Мы низвергли все власти, какие только были у нас за последнюю тысячу лет. Не раз начинали великие дела. Но никогда не доводили их до конца — не хватало терпения. И снова некая сила подзуживает сказать нечто в привычном русском варианте: авось повезет на этот раз. Нет, не повезет, если не преодолеем самих себя, нашу нетерпимость и лень.

В послефевральские дни 1917 года вожди революции этого сделать не смогли, что и привело к октябрьской контрреволюции.

Глава третья

Октябрьская контрреволюция

Начиная главу о безмерной трагедии нашего народа, как не вспомнить великого Бунина, который еще в 1924 году писал:

«И вот образовалось в мире уже целое полчище провозвестников „новой“ жизни, взявших мировую привилегию, концессию на предмет устроения человеческого блага, будто бы всеобщего и будто бы равного. Образовалась целая армия профессионалов по этому делу — тысячи членов всяческих социальных партий, тысячи трибунов, из коих и выходят все те, что в конце концов так или иначе прославляются и возвышаются.

Но, чтобы достигнуть всего этого, надобна, повторяю, великая ложь, великое угодничество, устройство волнений, революций, надо время от времени по колено ходить в крови. Главное же, надо лишить толпу „опиума религии“, дать вместо Бога идола в виде тельца, то есть, проще говоря, скота. Пугачев! Что мог сделать Пугачев? Вот „планетарный“ скот — другое дело.
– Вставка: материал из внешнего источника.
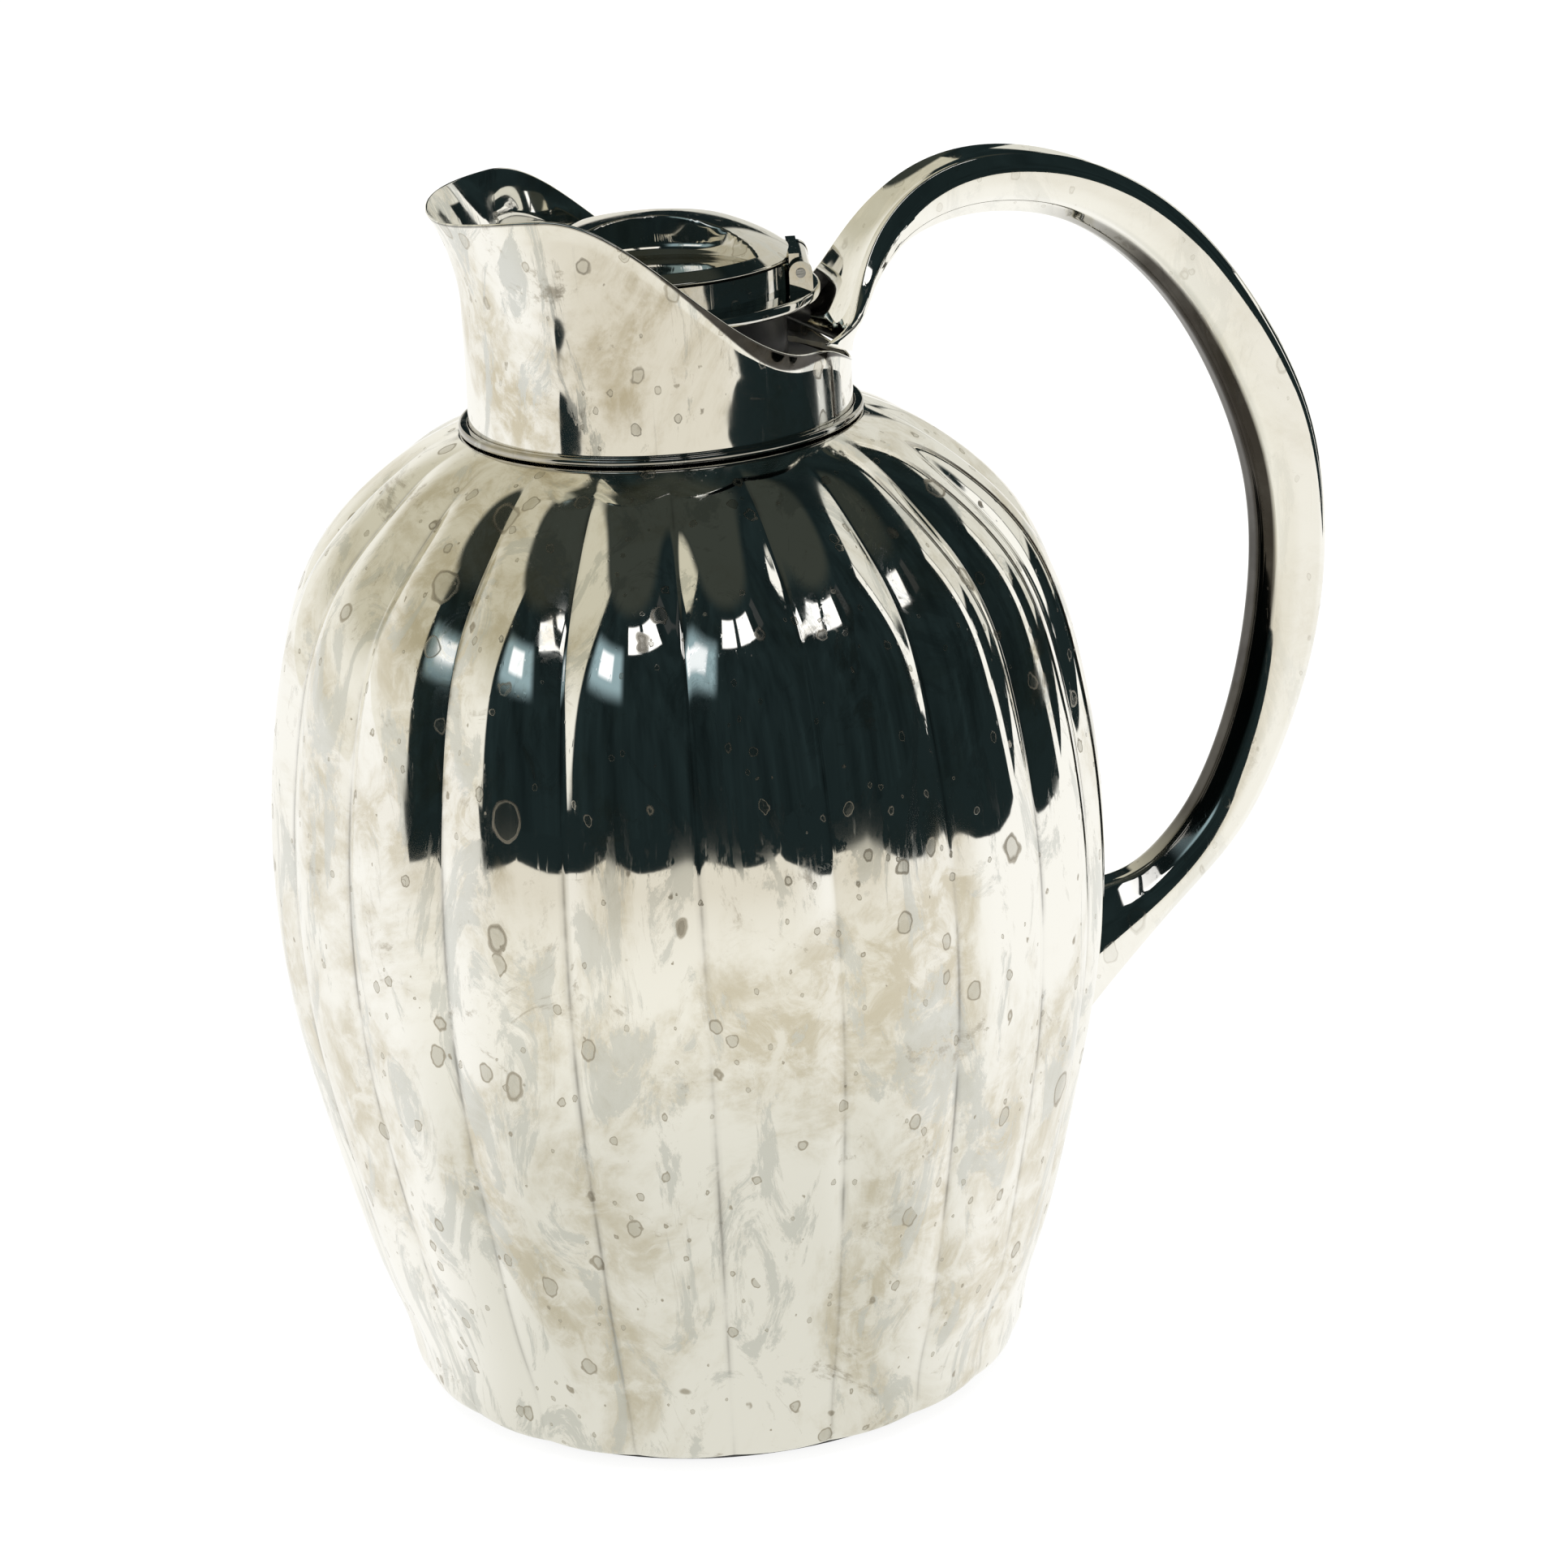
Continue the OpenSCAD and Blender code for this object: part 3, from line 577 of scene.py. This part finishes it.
def bent(corners, radii, count):
    """Evenly spaced points along an open line whose inner corners are rounded."""
    p = np.asarray(corners, float)
    out = [p[:1]]
    t = np.linspace(0, 1, 9)[:, None]
    for last, corner, following, radius in zip(p, p[1:], p[2:], radii):
        start = corner + (last - corner) / np.linalg.norm(last - corner) * radius
        end = corner + (following - corner) / np.linalg.norm(following - corner) * radius
        out.append((1 - t) ** 2 * start + 2 * t * (1 - t) * corner + t ** 2 * end)
    line = np.vstack(out + [p[-1:]])
    u = np.concatenate([[0], np.cumsum(np.linalg.norm(np.diff(line, axis=0), axis=1))])
    at = np.linspace(0, u[-1], count)
    return np.stack([np.interp(at, u, line[:, k]) for k in (0, 1)], axis=1)


def handle_section(station, m, bevel, turns):
    """Loop of points at one station: nose side first, then the trough side back.

    It goes from a plate bent round the collar at m = 0 to a bevelled bar with a flat nose at m = 1.
    """
    edge_x, edge_z, w, nose_x, nose_z, trough = station
    nose = np.array([nose_x - edge_x, nose_z - edge_z])
    d = np.linalg.norm(nose)
    nose = nose / d
    t = np.linspace(0, math.pi, SIDE_POINTS)
    plate = np.stack([w * np.cos(t), d * np.sin(t) ** 2], axis=1)
    half = [[w - HANDLE_LAND, 0], [w, bevel], [SIDE_SLANT * w, turns[0] * d], [turns[2] * w, turns[1] * d],
        [NOSE_HALF * w, d]]
    corners = half + [[-y, h] for y, h in reversed(half)]
    soft = [min(0.8, bevel / 2), 1, 0.9, 1.1]  # corner radii, from the land down to the nose
    bar = bent(corners, soft + soft[::-1], SIDE_POINTS)
    side = plate + (bar - plate) * m * m * (3 - 2 * m)
    c = np.cos(t)[::-1]
    back = np.stack([(w - HANDLE_LAND) * c, trough * (1 - c ** 2)], axis=1)
    y, h = np.vstack([side, back[1:-1]]).T
    return np.stack([edge_x + nose[0] * h, y, edge_z + nose[1] * h], axis=1)


def onto_casing(loop):
    """Moves a loop's points onto the casing's outside."""
    sink = 0.4
    outline = fair(CASING_OUTLINE, 600)
    r = np.interp(loop[:, 2], outline[:, 1], outline[:, 0]) - sink
    moved = loop.copy()
    moved[:, 0] = np.sqrt(np.maximum(r ** 2 - loop[:, 1] ** 2, 1))
    return moved


def end_cap(start, count):
    """Faces across a loop of points, from its nose side to the matching points of its trough side."""
    j = np.arange(SIDE_POINTS - 1)
    return start + np.stack([j, (count - j) % count, count - j - 1, j + 1], axis=1)


def handle_piece():
    """Swept handle that grows out of the collar's rim and lands low on the casing."""
    steps = 170
    edge_gap, edge_soft = 0.06, 0.04  # where the painted shade of the inner edge begins, in shares of the depth
    stations = fair(HANDLE_STATIONS, steps)
    length = np.linalg.norm(np.diff(np.asarray(HANDLE_STATIONS)[:, :2], axis=0), axis=1)
    share = np.interp(np.linspace(0, length.sum(), steps), np.concatenate([[0], np.cumsum(length)]),
        np.arange(len(HANDLE_STATIONS)))
    bevels = np.interp(share, *zip(*HANDLE_BEVELS))
    at, *sides = zip(*HANDLE_SIDES)
    turns = np.stack([np.interp(share, at, side) for side in sides], axis=1)
    loops = [handle_section(q, min(s / BAR_FROM, 1), bevel, turn)
        for q, s, bevel, turn in zip(stations, share, bevels, turns)]
    loops[-1] = onto_casing(loops[-1])
    points = np.array(loops)
    rows, columns = points.shape[:2]
    root, foot = end_cap(0, columns), end_cap((rows - 1) * columns, columns)[:, ::-1]
    faces = np.vstack([grid_faces(rows, columns, False, True), root, foot])
    piece = mesh_object("swept_handle", points, faces)
    depth = np.linalg.norm(points[:, :, ::2] - points[:, :1, ::2], axis=2)
    depth = depth / depth.max(axis=1)[:, None]
    # Painted shade along the handle's inner edge: a dark reflection painted into its colour.
    painted_inner_edge_shade = np.clip((depth - turns[:, 1:2] - edge_gap) / edge_soft, 0, 1)
    along = np.interp(share, *zip(*INNER_EDGE_PAINTED_SHADE))[:, None]
    add_attribute(piece, "tarnish_and_painted_shade", painted_inner_edge_shade * along)
    return piece


handle = handle_piece()


# ---- Stopper ----


def plate_piece():
    """Round plate of the stopper, with softened edges."""
    inside = SEAT_R + CLEARANCE
    section = rounded(
        [[inside, PLATE_Z], [PLATE_R, PLATE_Z], [PLATE_R, PLATE_TOP_Z], [inside, PLATE_TOP_Z]],
        [0.1, 0.9, 0.8, 0.1], 6)
    return revolved("stopper_disc", section, 256)


def lid_piece():
    """Domed lid with two half-moon finger wells and a turned-down skirt."""
    columns, rings = 360, 150
    blend = 0.5
    angle = np.linspace(0, TURN, columns, endpoint=False)[:, None]
    dome = fair(DOME_OUTLINE, 300)
    rim = DOME_OUTLINE[-1][0]
    centre_r = 0.02
    r = np.concatenate([[centre_r], np.linspace(0.2, rim, rings)])[None]
    x, y = r * np.cos(angle), r * np.sin(angle)
    z = np.interp(r, dome[:, 0], dome[:, 1]) + 0 * angle
    corner, lean = 3.0, 1.5  # radius at the foot of a well's wall, and how far the wall leans
    wall_top_z = 232
    rim_slope = 8
    low_r = WELL_R - lean
    for side in (1, -1):
        away = np.hypot(x, y - side * WELL_Y)
        arc = np.clip((away - (low_r - corner)) / corner, 0, 1)
        bowl = WELL_FLOOR_Z + corner * (1 - np.sqrt(1 - arc ** 2))
        wall = WELL_FLOOR_Z + corner + (away - low_r) * (wall_top_z - WELL_FLOOR_Z - corner) / lean
        bowl = np.where(away > low_r, wall, bowl)
        outside_rim = WELL_FLOOR_Z + np.clip((r - WELL_RIM_R) * rim_slope, 0, None)
        z = smooth_min(z, np.maximum(bowl, outside_rim), blend)
    skirt_out_r, skirt_in_r, ceiling_z = 25.6, 24.6, 220.3
    skirt_r = np.array([rim, skirt_out_r, skirt_in_r, skirt_in_r, 12, centre_r])
    skirt_z = np.array([LID_BASE_Z, LID_BASE_Z, LID_BASE_Z, ceiling_z, ceiling_z, ceiling_z])
    under = np.stack([skirt_r * np.cos(angle), skirt_r * np.sin(angle), skirt_z + 0 * angle], axis=-1)
    points = np.concatenate([np.stack([x, y, z], axis=-1), under], axis=1)
    return gripwise(mesh_object("domed_lid", points, grid_faces(columns, points.shape[1], True, True)))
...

Выродок, нравственный идиот от рождения, Ленин явил миру потрясающее; он разорил величайшую в мире страну и убил несколько миллионов человек — и все-таки мир уже настолько сошел с ума, что среди бела дня спорят, благодетель он человечества или нет? На своем кровавом престоле он стояч уже на четвереньках; когда английские фотографы снимали его, он поминутно высовывал язык: ничего не значит, спорят! Сам Семашко брякнул сдуру во всеуслышание, что в черепе этого нового Навуходоносора нашли зеленую жижу вместо мозга; на смертном столе, в своем красном гробу, он лежал, как пишут в газетах, с ужаснейшей гримасой на серо-желтом лице: ничего не значит, спорят!»